--- DATA FOR THIS TASK ---
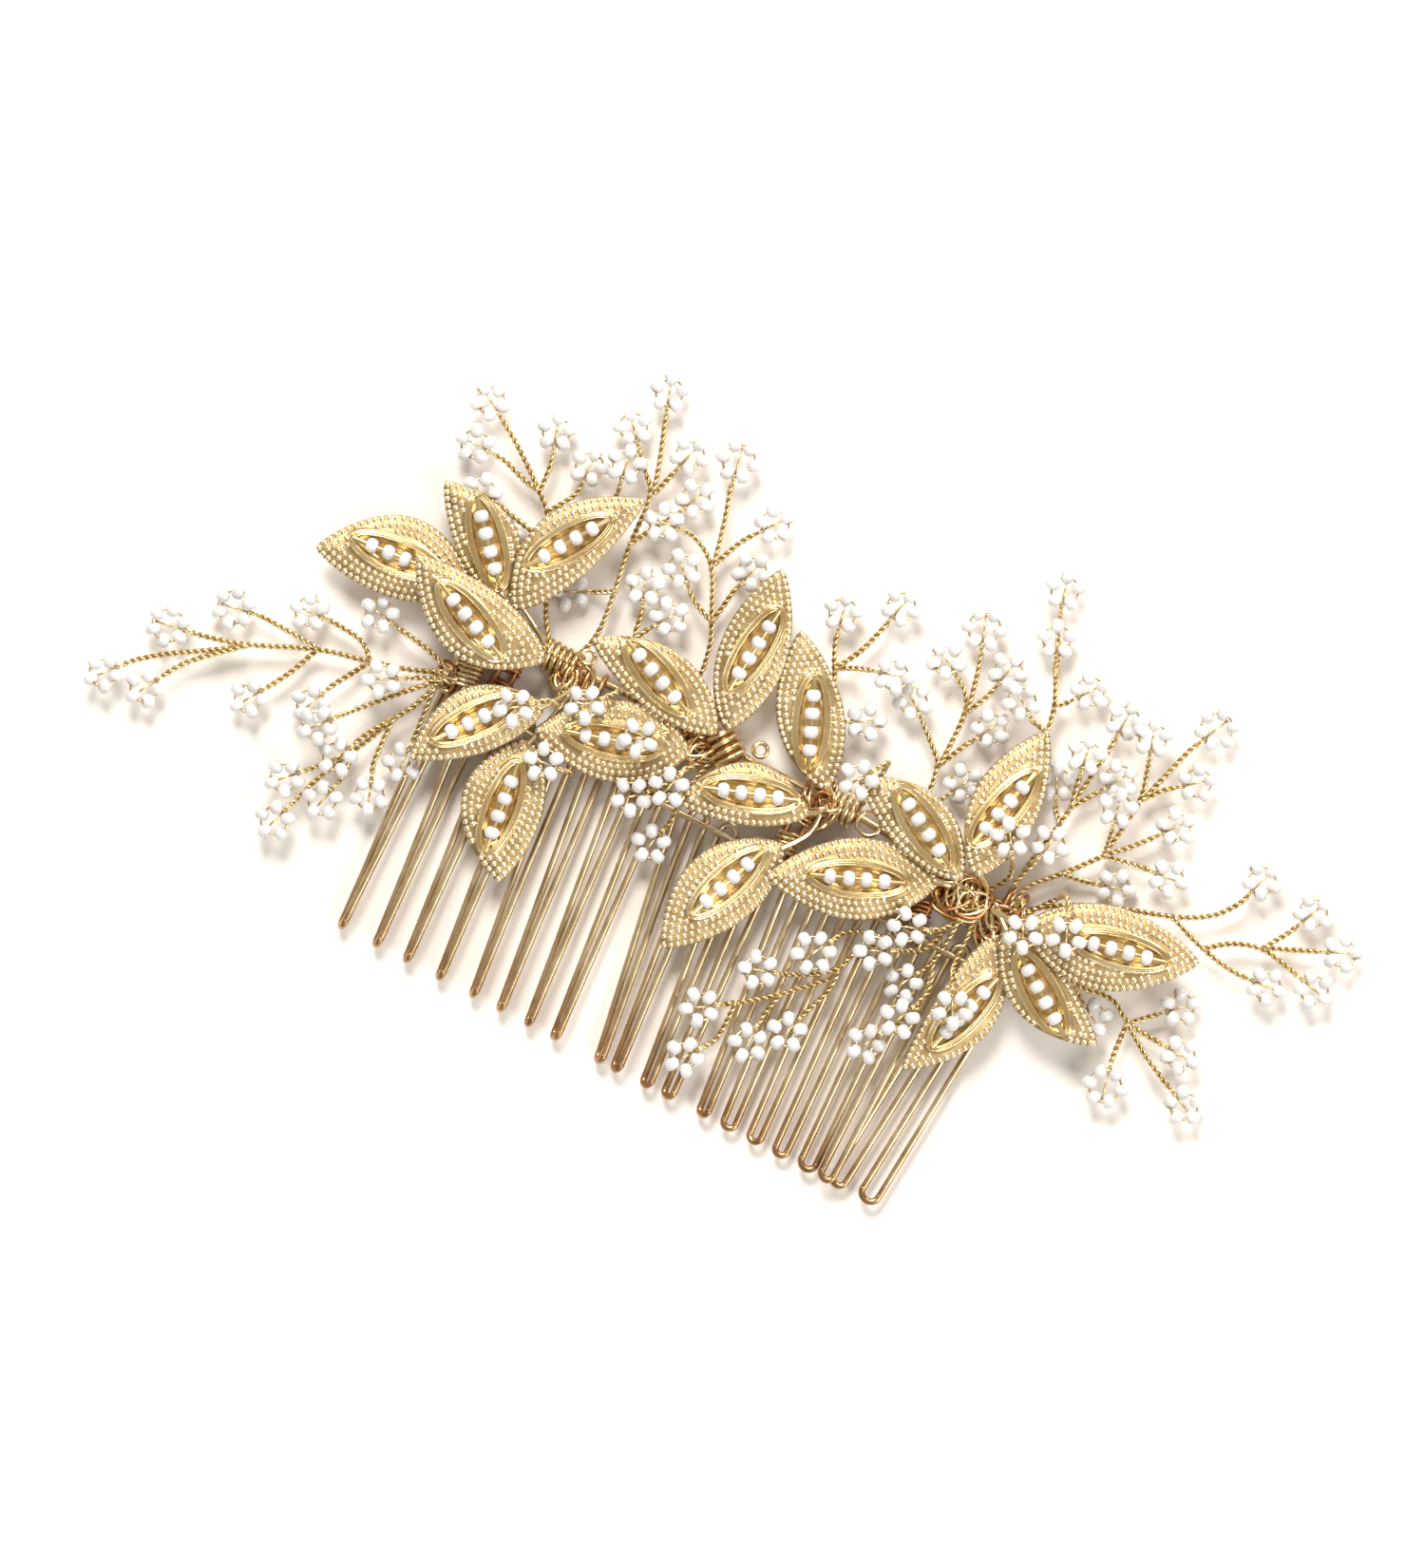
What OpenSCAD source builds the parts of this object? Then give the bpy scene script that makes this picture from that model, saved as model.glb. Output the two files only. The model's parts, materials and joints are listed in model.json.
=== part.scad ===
// Bridal hair comb: a row of hairpin teeth bent from one wire, a backbone wire tied above it,
// six sprigs of three stamped leaves with a row of seed beads in each, and sprays of bead
// flowers on twisted wire. It lies on its back: +X runs along the row of teeth, the teeth point
// to -Y, and the leaves face +Z. Millimetres.

/* [Comb] */
// Distance between the first and the last tooth wire at the spine
comb_w = 81; // [70:0.5:95]
// Length of the teeth, from the spine to the tips
tooth_len = 33.6; // [25:0.1:38]
// Diameter of the tooth wire
tooth_wire = 0.9; // [0.7:0.05:1.2]
// Diameter of the two spine wires
spine_wire = 0.8; // [0.6:0.05:1.1]
// Radius of a tooth's rounded tip, along the wire's centre
tip_r = 0.8; // [0.6:0.05:1]
// Diameter of the backbone wire that carries the vine
backbone_wire = 1; // [0.8:0.05:1.2]

/* [Bindings] */
// Diameter of the wire that ties the spine to the backbone
tie_wire = 0.7; // [0.5:0.05:0.8]
// Diameter of the wire wound round the leaf stems
binding_wire = 0.8; // [0.6:0.05:0.9]
// Radius of a wound coil, along the wire's centre
coil_r = 1.75; // [1.7:0.05:2]

/* [Leaves] */
// Thickness of the leaf plate
leaf_t = 0.8; // [0.6:0.05:1]
// Height of the raised rim round the dish, above the plate
rim_h = 0.7; // [0.4:0.05:1]
// Width of the raised rim
rim_w = 0.7; // [0.5:0.05:0.9]
// Length of the dish in the middle of a leaf
dish_l = 11.2; // [10.8:0.1:12]
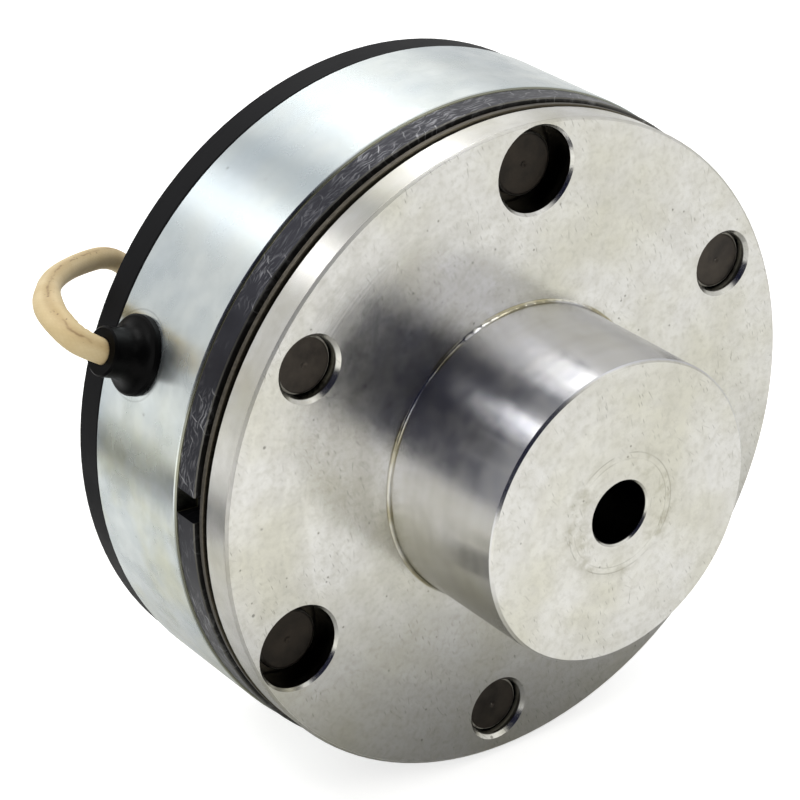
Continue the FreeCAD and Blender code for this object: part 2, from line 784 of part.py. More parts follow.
---
STATED PROBLEM:
Extract all lines containing the word "that".

RESULT:
What OpenSCAD source builds the parts of this object? Then give the bpy scene script that makes this picture from that model, saved as model.glb. Output the two files only. The model's parts, materials and joints are listed in model.json.
// Diameter of the backbone wire that carries the vine
// Diameter of the wire that ties the spine to the backbone